During the 2023 financial year, Fortress spent R167.9-million on solar projects, with another R121.3-million approved for 16 additional installations.

Further, the company estimates that the rollout of solar projects beyond the current approved projects will cost R316.2-million, which will allow for another 63 projects to be completed before June 2025.

Fortress has 15 operational solar photovoltaic (PV) plants in its retail portfolio, with the goal of increasing this to 25 plants by June 2024 and 33 plants by June 2025.

Further, its logistics portfolio has 10 operational plants, with a total of 22 plants planned by June 2024 and 50 plants planned by June 2025.

“The internal rates of return on the solar PV investments average 20%, on a pre-tax basis, over a useful life estimate of 20 years. While Fortress is in the process of installing additional diesel generators, the overall strategy is to use these in a backup capacity.
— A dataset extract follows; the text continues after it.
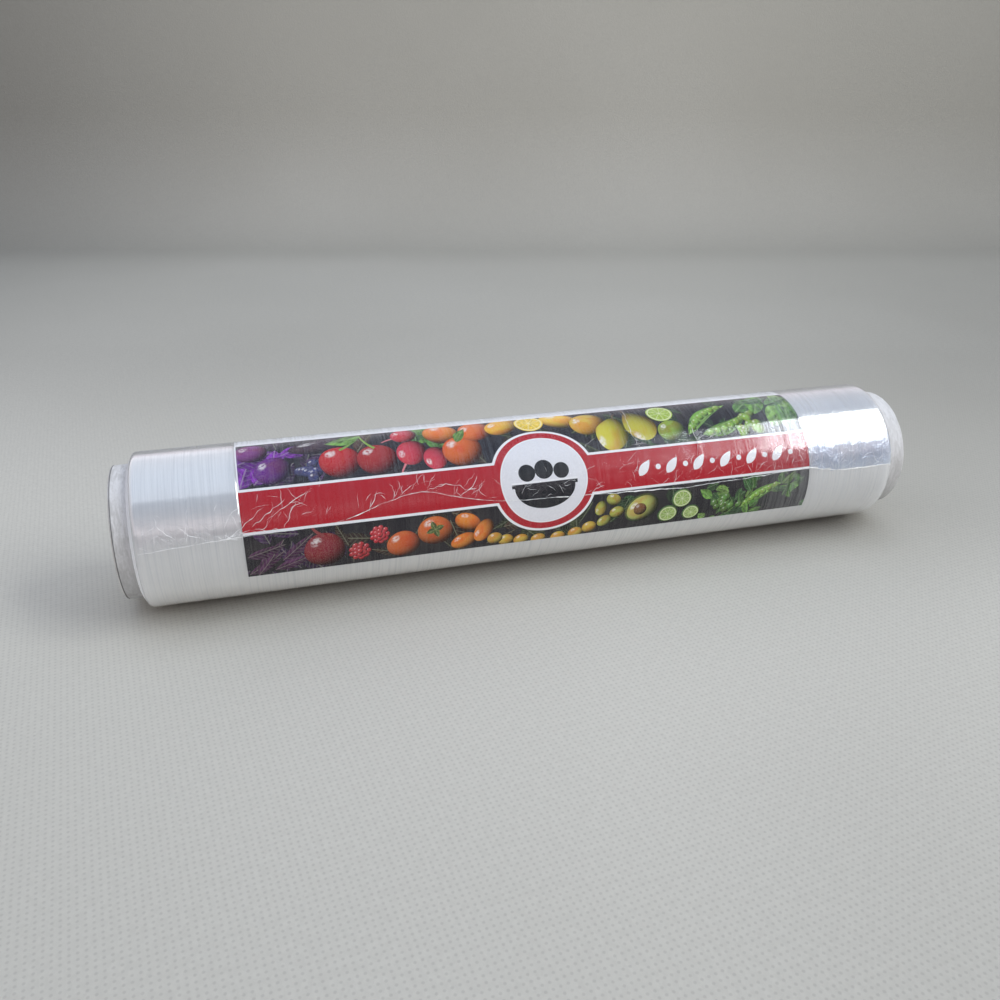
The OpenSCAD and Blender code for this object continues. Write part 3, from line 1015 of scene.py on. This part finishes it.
def label_design():
    rng = random.Random(7)
    design = Design()
    design.rect("white", PAPER, LEFT, 0, RIGHT, LABEL_H)
    lower_picture(design, rng)
    upper_picture(design, rng)
    # The white and red bands run past the label's ends, where the paper cuts them off.
    reach = 8
    for kind, tint, low, high, r in (("white", PAPER, LOWER_TOP, UPPER_LOW, RING_WHITE_R),
                                     ("red", RED, BAND_LOW, BAND_HIGH, RING_RED_R)):
        design.rect(kind, tint, LEFT - reach, low, RIGHT + reach, high)
        design.disc(kind, tint, r)
    design.disc("white", PAPER, DISC_RIM_R)
    design.disc("flat", (0.76, 0.765, 0.80), DISC_R)
    disc_sign(design)
    band_signs(design)
    design.rect("white", PAPER, LEFT - reach, UPPER_TOP, RIGHT + reach, LABEL_H)
    design.rect("white", PAPER, LEFT, UPPER_LOW - 0.5, LEFT + 0.5, LABEL_H)
    return design


def print_finish(n, colour):
    """Printed paper: satin, with the paper's faint tooth."""
    tooth = n.noise(n.place(), 2600.0, 3)
    shader = n.surface(Base_Color=colour, Roughness=0.45, Specular_IOR_Level=0.05,
                       Normal=n.bump(tooth, 0.01, 0.5))
    return n.done(shader)


def flat_print(name, speckle):
    """An even field of ink in the shape's own tint, with a faint speckle."""
    n = Nodes("print_" + name)
    tint = n.attribute("tint", "Color")
    grain = n.noise(n.place(), 1400.0, 3)
    return print_finish(n, n.patches(tint, (0.0, 0.0, 0.0), grain, 0.3, 0.7, speckle))


def ground_print():
    n = Nodes("print_ground")
    tint = n.attribute("tint", "Color")
    cloud = n.noise(n.place(), 90.0, 4)
    return print_finish(n, n.patches(tint, (0.05, 0.042, 0.04), cloud, 0.4, 0.75, 0.5))


def shape_nodes(name):
    """Nodes for a printed shape, with its tint, its own u and v, and its random number."""
    n = Nodes("print_" + name)
    return n, n.attribute("tint", "Color"), *n.split(n.attribute("own", "Vector"))


def own_noise(n, u, v, seed, scale, detail):
    """Noise that lies with the shape, and differs from one shape to the next."""
    where = n.add("ShaderNodeCombineXYZ", {0: u, 1: v, 2: n.times(seed, 40.0)})
    return n.noise(where, scale, detail)


def round_print():
    """Round fruit: shaded like a ball lit from the upper left, with a blush, pores and a glint."""
    n, tint, u, v, seed = shape_nodes("round")
    rr = n.math("ADD", n.times(u, u), n.times(v, v))
    up = n.math("SQRT", n.math("MAXIMUM", n.rest(rr), 0.0))
    facing = n.line(u, -0.42, n.line(v, 0.55, n.times(up, 0.72)))
    shade = n.between(facing, -0.35, 0.95, 0.06, 1.0)
    blush = n.between(own_noise(n, u, v, seed, 1.1, 2), 0.42, 0.62)
    warm = n.mix(1.0, tint, (1.0, 0.55, 0.45), "MULTIPLY")
    colour = n.mix(n.times(blush, 0.7), tint, warm)
    colour = n.patches(colour, (0.9, 0.75, 0.5), n.noise(n.place(), 2400.0, 2), 0.45, 0.7, 0.11)
    lit = n.scaled(colour, shade)
    glint = n.between(facing, 0.93, 0.995, 0.0, 0.75)
    streak = n.between(own_noise(n, u, v, seed, 6.0, 2), 0.3, 0.6)
    return print_finish(n, n.mix(n.times(glint, streak), lit, (0.85, 0.84, 0.82)))


def leaf_print():
    """A leaf: a pale midrib, side veins, and one half lighter than the other."""
    n, tint, u, v, seed = shape_nodes("leaf")
    side = n.math("ABSOLUTE", v)
    midrib = n.between(side, 0.02, 0.09, 1.0, 0.0)
    run = n.math("FRACT", n.line(side, -1.3, n.times(u, 4.0)))
    vein = n.between(n.apart(run, 0.5), 0.0, 0.13, 0.6, 0.0)
    patch = n.between(own_noise(n, u, v, seed, 2.2, 3), 0.3, 0.7, 0.3, 1.2)
    half = n.between(v, -0.3, 0.3, 0.7, 1.15)
    lit = n.scaled(tint, n.times(patch, half))
    pale = n.mix(0.5, tint, (0.55, 0.62, 0.40))
    return print_finish(n, n.mix(n.times(n.math("MAXIMUM", midrib, vein), 0.55), lit, pale))


def slice_print():
    """A cut fruit: rind, pale pith, and segments with thin walls."""
    n, tint, u, v, seed = shape_nodes("slice")
    r = n.math("SQRT", n.math("ADD", n.times(u, u), n.times(v, v)))
    turn = n.times(n.math("ARCTAN2", v, u), 9 / (2 * math.pi))
    wall = n.apart(n.math("FRACT", n.math("ADD", turn, seed)), 0.5)
    wall = n.between(n.times(wall, r), 0.0, 0.07, 0.8, 0.0)
    pulp = n.between(n.noise(n.place(), 1500.0, 3), 0.3, 0.7, 0.65, 1.15)
    lit = n.scaled(tint, pulp)
    pith = n.mix(0.65, tint, (0.85, 0.82, 0.65))
    heart = n.between(r, 0.04, 0.12, 1.0, 0.0)
    colour = n.mix(n.math("MAXIMUM", wall, heart), lit, pith)
    colour = n.patches(colour, pith, r, 0.80, 0.85)
    return print_finish(n, n.patches(colour, tint, r, 0.90, 0.94))


def label_materials():
    return [flat_print("white", 0.03), flat_print("red", 0.10), ground_print(), flat_print("flat", 0.06),
            round_print(), leaf_print(), slice_print()]


def make_label():
    """The printed sheet: the design cut into triangles, curved round the roll, with a white back."""
    shapes = label_design().shapes
    flat_points, outlines, edges = [], [], []
    for _, _, outline, *_ in shapes:
        outlines.append(list(range(len(flat_points), len(flat_points) + len(outline))))
        flat_points += [Vector(p) for p in outline]
    folds = int(LABEL_H / 1.5)
    for i in range(1, folds):
        s = LABEL_H * i / folds + 0.013
        edges.append((len(flat_points), len(flat_points) + 1))
        flat_points += [Vector((LEFT - 10, s)), Vector((RIGHT + 10, s))]
    cut = delaunay_2d_cdt(flat_points, edges, outlines, 0, 1e-5, True)
    points, triangles, owners = np.array(cut[0]), [], []
    for face, found in zip(cut[2], cut[5]):
        if 0 in found:
            triangles.append(face)
            owners.append(max(found))
    triangles = np.array(triangles)
    used, triangles = np.unique(triangles, return_inverse=True)
    triangles = triangles.reshape(-1, 3)
    points = points[used]
    count = len(points)
    angle = LABEL_LOW_A + np.degrees(points[:, 1] / LABEL_R)
    front = on_roll(points[:, 0], angle, LABEL_R)
    back = on_roll(points[:, 0], angle, LABEL_R - LABEL_T)
    sides = dict.fromkeys(edge for a, b, c in triangles for edge in ((a, b), (b, c), (c, a)))
    rim = [(a, a + count, b + count, b) for a, b in sides if (b, a) not in sides]
    faces = triangles.tolist() + (triangles[:, ::-1] + count).tolist() + rim
    piece = make_piece("label_sheet", np.concatenate([front, back]), faces, label_materials(),
                       ["label"])
    mesh = piece.data
    kinds = [shapes[i][0] for i in owners] + [0] * (len(triangles) + len(rim))
    mesh.polygons.foreach_set("material_index", kinds)
    corners = points[triangles]
    own = np.zeros((len(mesh.loops), 3))
    tints = np.tile([*PAPER, 1.0], (len(mesh.loops), 1))
    for row, i in enumerate(owners):
        _, tint, _, middle, half, tilt, seed = shapes[i]
        c, d = cos_sin(tilt)
        of_face = slice(row * 3, row * 3 + 3)
        own[of_face, :2] = (corners[row] - middle) @ ((c, -d), (d, c)) / half
        own[of_face, 2] = seed
        tints[of_face, :3] = tint
    mesh.attributes.new("own", "FLOAT_VECTOR", "CORNER").data.foreach_set("vector", own.ravel())
    mesh.attributes.new("tint", "FLOAT_COLOR", "CORNER").data.foreach_set("color", tints.ravel())
    outward = np.stack([0 * angle, -np.cos(np.radians(angle)), np.sin(np.radians(angle))], axis=-1)
    mesh.normals_split_custom_set_from_vertices(np.concatenate([outward, -outward]).tolist())


make_camera()
make_world()
make_stage()
make_lamp("window", (0.62, -0.36, 0.70), 1.3, (0, 0.88, 0.47), (0.38, 1.0), 8.4, (0.95, 0.99, 1.0))
make_lamp("ceiling", (-0.2, 0.36, 1.0), 1.6, (0, 1, 0), (3.2, 3.2), 16.5, (0.87, 0.92, 1.0))
make_core()
make_wound_film()
make_label()
make_loose_turn()
make_creases()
“However, in the short term, Fortress will consume more diesel directly, which will negatively impact direct carbon dioxide emissions. In the retail portfolio, Fortress spent R10.7-million on diesel during the financial year, of which 77% of the cost was recovered from tenants,” Brown added.

“The coming year will bring opportunities to well-capitalised real estate investors who are well-placed to take advantage of opportunities in a market where many sub-sector fundamentals remain strong, but where many businesses are primarily focused on their balance sheet and liquidity positions.

“Our focus on total returns over the long term will continue to drive our investment and capital allocation decisions,” he added.